Shipping article(s)
June 4, 2015

Proposed regulatory changes ahead of next year’s elections look set to make shipping in and out of the Philippines smoother, Sergio R Ortiz-Luis Jr, president of the Philippine Exporters Confederation (PhilExport) said in a speech to its First Quarter General Membership Meeting.

“We are pleased that three of [the changes] appear to have some chance of approval before May 2016,” he said in a reference to next year’s elections.

Senate Bill 2364, which has been passed by a Senate committee, tops the list, as it would allow foreign ships to call at multiple ports, provided they carry import or export cargoes, Ortiz-Luis noted.

This is a sharp change to the current 57-year-old Tariff and Customs Code, which limits multiple ports-of-call only to vessels carrying a certificate of Philippine registry. A change in the regulations would present a big opportunity for exporters and shippers, Ortiz-Luis noted.

“This would allow importers and exporters to co-load in foreign ships going in or out of the Philippine jurisdiction” he said. (Co-loading is where a sea carrier bound for a specified destination agrees to move the container van cargo of another carrier bound for the same destination).

In case there is any doubt as to the significance of the move: “This development is a critical competitiveness measure, since [the micro, small and medium enterprises (MSMEs)] that are importing or exporting goods will be able to access a cheaper alternative in transporting their goods through co-loading in foreign ships,” Ortiz-Luis said.

Customs reform is also helping both in terms of legislation and practices. For the former, the Customs Modernization and Tariff Act (CMTA) will bring Philippines laws on par with the best global practices, he added.

“It has passed the House Committee level and is now being fast tracked at the Senate with our active participation,” he added.

Customs is also simplifying its procedures with more computerization and fewer documents.

“We have seen this in the repeal of the inspection of container stuffing, removal of the ‘running list’ that can impede cargo loading, consolidation of regulated import lists, and computerization between the BOC and PEZA, airway bills and soon, sea freight bills,” Ortiz-Luis said

Supplementing this, a mix of short-, medium- and long-term measures – partly a rethink of the situation and partly to prevent another congestion crisis – have been outlined by a government think tank.

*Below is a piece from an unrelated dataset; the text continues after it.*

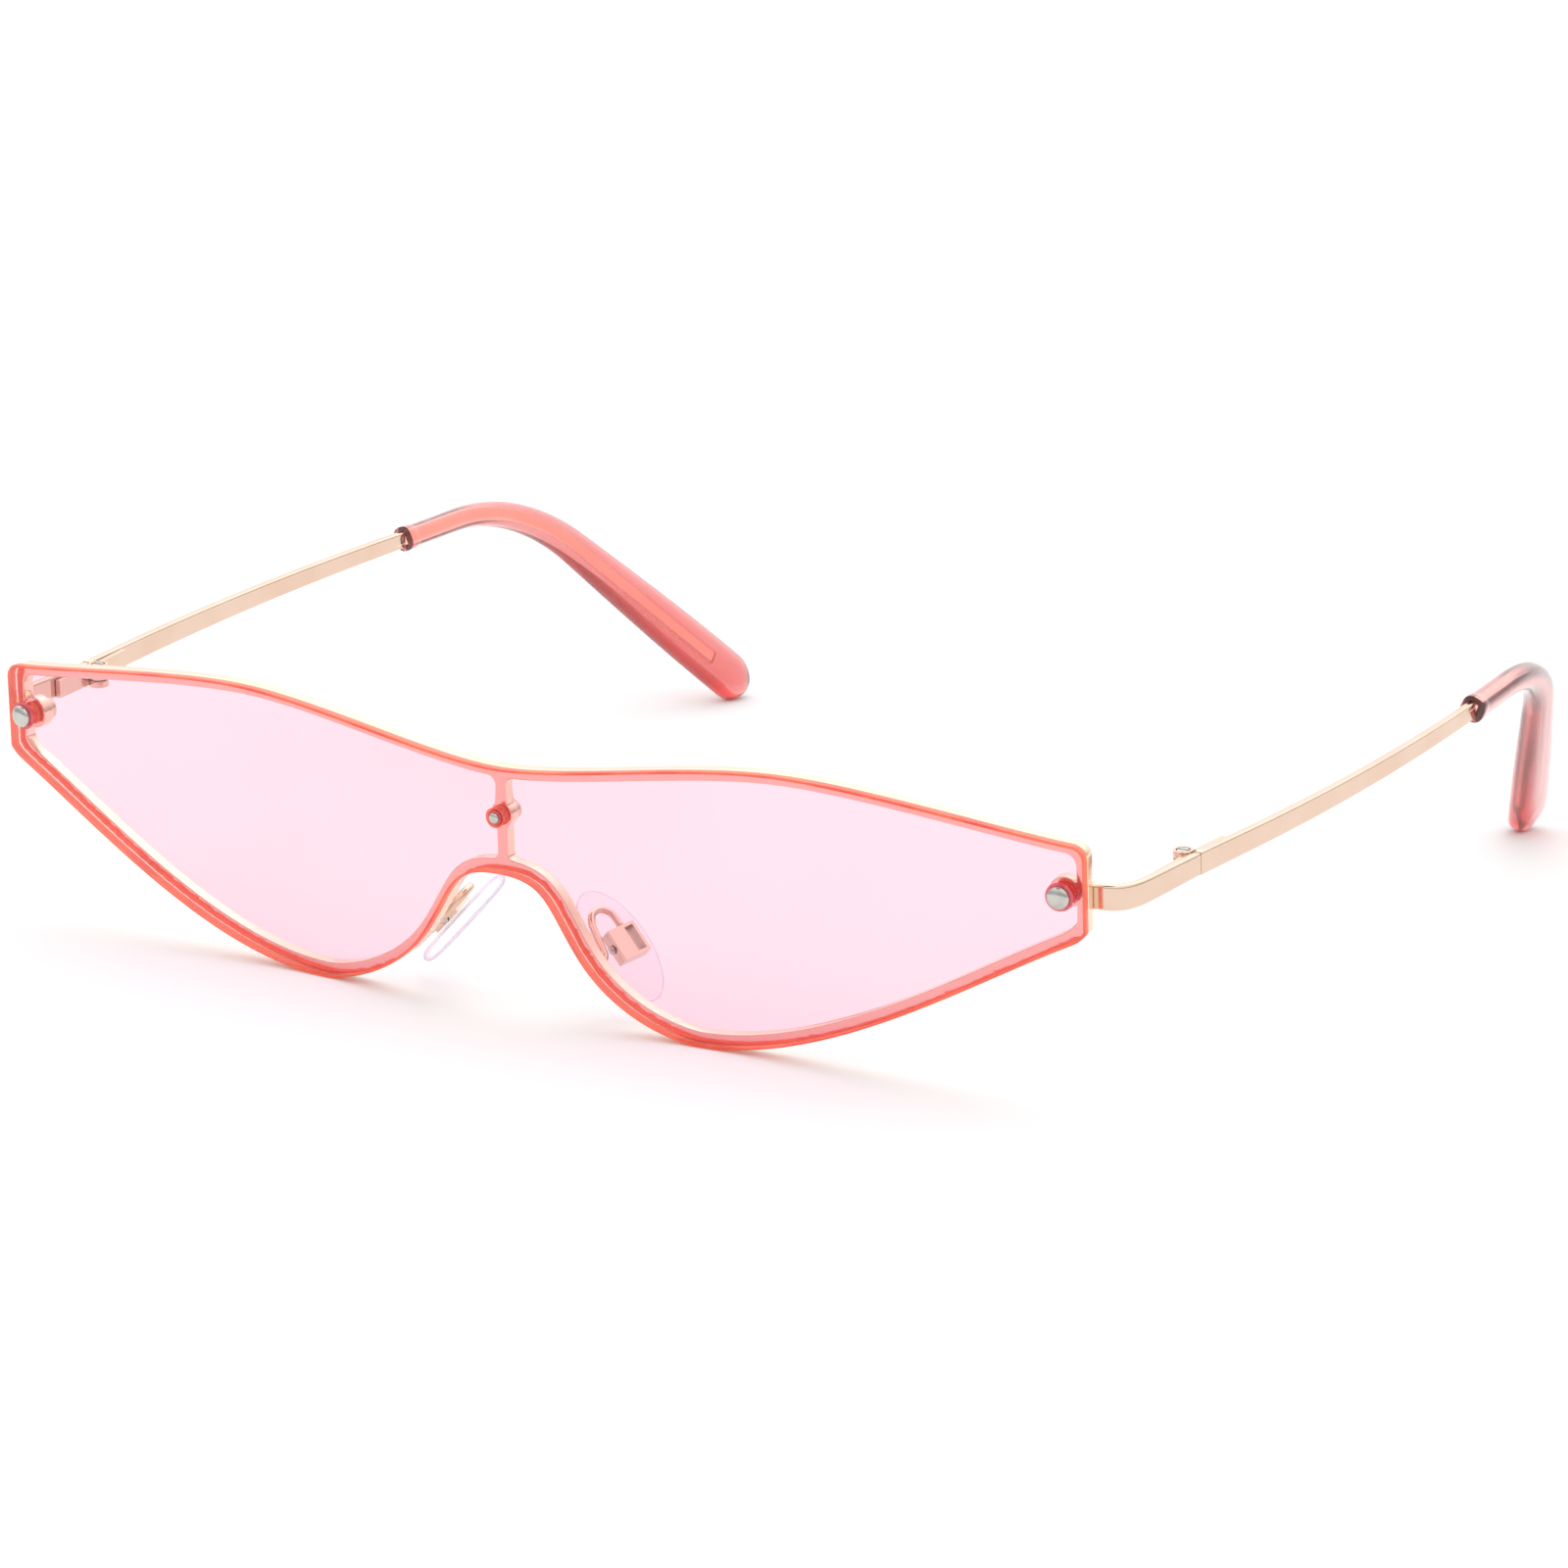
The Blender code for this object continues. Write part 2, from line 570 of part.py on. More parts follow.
def add_lens_pins(assembly):
    """Each pin, the bush that centres it in the lens, and the nut behind the frame."""
    nut_face = -(LENS_THICKNESS + RIM_GAP + RIM_THICKNESS + FIT)
    for name, x, head, height, shank, bush in pin_places():
        place = pin_frame(x)
        flanged = name != "centre"
        seat = FLANGE_THICKNESS + FIT if flanged else 0.0
        shank_end = nut_face - NUT_LENGTH - FIT
        base, rim = seat + FIT, HEAD_RIM_SHARE * height
        profile = [*dome(head / 2, base + rim, height - rim), (0, shank_end)]
        profile += [(shank / 2, shank_end), (shank / 2, base), (head / 2, base)]
        assembly.add(f"lens_pin_{name}", turned(profile, place), STEEL)
        bore = shank / 2 + FIT
        sleeve = [(bush / 2, -LENS_THICKNESS), (bore, -LENS_THICKNESS)]
        if flanged:
            flange = SIDE_FLANGE_DIAMETER / 2
            sleeve += [(bore, seat), (flange, seat), (flange, FIT), (bush / 2, FIT)]
        else:
            sleeve += [(bore, 0.0), (bush / 2, 0.0)]
        assembly.add(f"lens_bush_{name}", turned(sleeve, place), BUSH_PINK)
        outer = shank / 2 + NUT_WALL
        far = nut_face - NUT_LENGTH
        nut = [(outer, nut_face), (outer, far + NUT_CHAMFER), (outer - NUT_CHAMFER, far)]
        nut += [(bore, far), (bore, nut_face)]
        assembly.add(f"lens_nut_{name}", turned(nut, place), GOLD)


# ---------------------------------------------------------------- end pieces and hinges


def strip_ring(point, across, half_thickness, half_height):
    """Four corners of an upright strip's section."""
    up = Vector((0, 0, half_height))
    side = across * half_thickness
    return [point - side - up, point + side - up, point + side + up, point - side + up]


def endpiece_path():
    """The end piece's middle line in plan, from behind the rim round to the hinge."""
    back = LENS_THICKNESS + RIM_GAP + RIM_THICKNESS + SOLDER_GAP + ARM_THICKNESS / 2
    nut_edge = SIDE_PIN_X + SIDE_SHANK_DIAMETER / 2 + NUT_WALL
    start = on_lens(nut_edge + 2 * FIT, back, 0.0)
    bend = on_lens(LENS_HALF_WIDTH + ENDPIECE_BEND_X, back, 0.0)
    end = Vector((ARM_X, HINGE_Y - HINGE_SEAM / 2, 0.0))
    turn_end = Vector((ARM_X, bend.y + ENDPIECE_BEND_DEPTH, 0.0))
    near, far = ENDPIECE_BEND_REACH
    bend_handle = bend + (bend - start).normalized() * near
    turn_handle = turn_end - Vector((0, far, 0))
    curve = interpolate_bezier(bend, bend_handle, turn_handle, turn_end, BEND_STEPS)
    return [start, *curve, end]


def add_endpiece(assembly, side, name):
    path = endpiece_path()
    rings = []
    for index, point in enumerate(path):
        ahead = path[min(index + 1, len(path) - 1)] - path[max(index - 1, 0)]
        across = ahead.normalized().cross(Vector((0, 0, 1)))
        share = (point.y - path[0].y) / (path[-1].y - path[0].y)
        height = ENDPIECE_HEIGHT + (ARM_HEIGHT_FRONT - ENDPIECE_HEIGHT) * share
        middle = point + Vector((0, 0, ENDPIECE_Z + (ARM_Z - ENDPIECE_Z) * share))
        rings.append(strip_ring(middle, across, ARM_THICKNESS / 2, height / 2))
    assembly.add(f"endpiece_{name}", sided(loft(rings), side), GOLD)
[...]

Among the ideas advocated by the Philippine Institute for Development Studies (PIDS) in a recent research note are policy and infrastructure reforms. At the top of the short-term suggestions is a policy statement putting a cap on the capacity of Manila’s ports to prevent a congestion crisis.

PIDS also urges instructions that cargoes bound for, or coming from, south of Manila should call on Batangas Port, and those coming from the north should call at Subic Port.

Port operator International Container Terminal Services Inc (ICTSI) is also urged “to revive the PNR Rail freight operation to its inland container depot in Calamba, Laguna, during off-peak hours.” Calamba is located about 45 kilometres south of Manila.

Medium-term, PIDS acknowledges the need to divert Manila traffic to Subic and Batangas via the expansion of the latter and a rationalization plan for the Greater Capital Region.

Long-term, the emphasis is on better planning and a new, large deep sea port, although the recommendations did not make any suggestions as to where this port should be situated. More importantly, it did not say how the port should be financed.

However, PIDS does say the Philippines should have “a national multimodal transport and logistics development plan with special emphasis on connecting the Subic-Clark-Manila-Batangas corridor to the rest of the country.”

As good as that though would be for the country, problems do overhang this hopeful vision of the future, money being chief amongst them.

A reality check came when the Philippines’ biggest port operator said it was not interested in the Aquino administration’s first public-private partnership (PPP) seaport project – the P17 billion (US$380 million) Davao Sasa Port Modernization Project.

“We are not quite sure if we are going to bid. What we are seeing is [that] the investment requirement is so large. Numerous private ports are already in the area. So we may not bid for that,” Enrique Razon, ICTSI chairman, told Quezon City-based TV5 news.

Razon’s comment should serve as a reminder that infrastructure projects of the scale and number the Philippines is talking about carry significant costs – and that businesses want a return on the investment they put up.